ATS2378 - The anthropology of international development - 2017

6 points, SCA Band 1, 0.125 EFTSL

Undergraduate - Unit

Refer to the specific census and withdrawal dates for the semester(s) in which this unit is offered.

Faculty

Arts

Organisational Unit

Anthropology

Coordinator(s)

Dr Sara Niner

Unit guides

Offered

Clayton

  • Second semester 2017 (Day)

Synopsis

This unit takes an anthropological approach to critiquing international aid and development and the global structures it is embedded within. It explores how ethnography can improve our understanding of the development process, and the notions of human progress it rests on.
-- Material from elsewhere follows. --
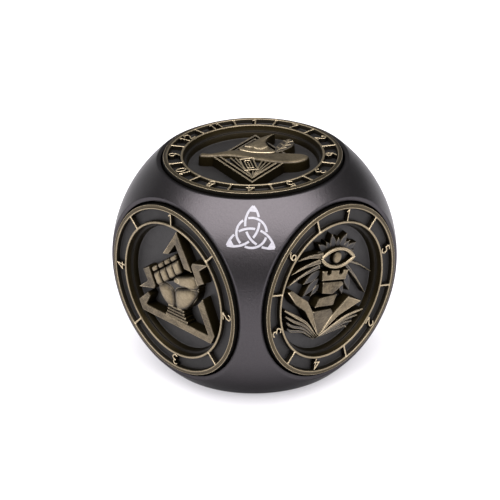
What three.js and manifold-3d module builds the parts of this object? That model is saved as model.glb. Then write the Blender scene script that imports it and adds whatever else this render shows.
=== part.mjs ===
// A six-dial spinner die: a ball-shaped aluminium body with a dial on each of its six flats.
// Each dial turns on its own ball bearing, and its ring is numbered as one kind of polyhedral die.
// Millimetres, +Z up, origin at the centre of the body.
import * as THREE from "three";
import { mergeVertices } from "three/addons/utils/BufferGeometryUtils.js";
import Module from "manifold-3d";

const wasm = await Module();
wasm.setup();

// Driving dimensions. Heights are measured along a dial's axis, from the centre of the body.
const HALF_WIDTH = 20; // centre to the face of each dial
const BALL_RADIUS = 25.8; // the body's spherical surface
const DIAL_PROUD = 0.7; // how far a dial stands out of its flat
const DIAL_RADIUS = 16;
const DIAL_GAP = 0.35; // radial gap between a dial and its pocket
const DIAL_EDGE_DEPTH = 2.0; // thickness of a dial under its outer rim
const DIAL_MIDDLE_DEPTH = 2.8; // face to back, inside the step on the back
const DIAL_STEP_RADIUS = 13.0; // where the back steps down
const RIM_WIDTH = 0.9;
const CHANNEL_DEPTH = 0.85; // the numbered channel, below the face
const RING_OUTER_RADIUS = 12.9; // the thin ring inside the channel
const RING_WIDTH = 0.5;
const RECESS_DEPTH = 2.2; // the emblem's floor, below the face
const EMBLEM_BELOW_FACE = 0.1;
const FRAME_BELOW_EMBLEM = 0.15; // keeps an emblem's outer frame just under its main block
const EMBLEM_ROOT = 0.2; // how far an emblem's blocks reach into the dial's floor
const FRAME_ROOT = 0.3;
const TICK_WIDTH = 0.3; // the bars between the numbers
const TICK_BELOW_FACE = 0.05;
const TICK_ROOT = 0.2; // how far a bar's ends reach into the rings beside it
const RUNNING_GAP = 0.4; // behind a dial, so that it spins clear
const STEP_GAP = 0.6; // beside the step on a dial's back
const BEARING_SUNK = 0.2; // below the floor of the pocket

// A 1/4 x 1/2 x 3/16 inch ball bearing.
const BEARING_OUTER_RADIUS = 6.35;
const BEARING_BORE_RADIUS = 3.175;
const BEARING_WIDTH = 4.76;
const BALL_COUNT = 10;
const BALL_SIZE_RADIUS = 0.72;
const GROOVE_RADIUS = 0.84;
const PITCH_RADIUS = (BEARING_OUTER_RADIUS + BEARING_BORE_RADIUS) / 2;
const OUTER_SHOULDER_RADIUS = 5.3;
const INNER_SHOULDER_RADIUS = 4.2;
const CAGE_INNER_RADIUS = 4.38;
const CAGE_OUTER_RADIUS = 5.08;
const CAGE_HALF_HEIGHT = 1.1;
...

The unit examines the ways anthropologists theorise social and economic patterns of change; how development policy is imagined, produced, received or resisted across multiple cultural contexts; and how development and those being developed are imagined and defined through specific case studies of approaches, institutions and practitioners in the field.

Outcomes

Students can expect to develop:

  1. An understanding of global inequalities and how these impact on different groups of people;
  2. A thorough grounding in theories and models explaining the historical context of global inequalities;
  3. A comprehension of dominant discourses and trends in development;
  4. An awareness of the culture of organisations, institutions and practitioners of development;
  5. An understanding of how development has affected particular cultures and places;
  6. The analytical skills to evaluate approaches to development from an anthropological perspective;
  7. An awareness of problems and issues in utilising development strategies and theories;
  8. An appreciation of the alternatives offered to mainstream development;
  9. An understanding of methods used in qualitative social research.

Assessment

Within semester assessment: 100%

Workload requirements

Minimum total expected workload to achieve the learning outcomes for this unit is 144 hours per semester typically comprising a mixture of scheduled learning activities and independent study. A unit requires on average three/four hours of scheduled activities per week. Scheduled activities may include a combination of teacher directed learning, peer directed learning and online engagement.

See also Unit timetable information

Chief examiner(s)

This unit applies to the following area(s) of study

Prerequisites

Twelve credit points of first-year Arts units. It is highly recommended that students only take this unit after they have completed two gateway units in Anthropology.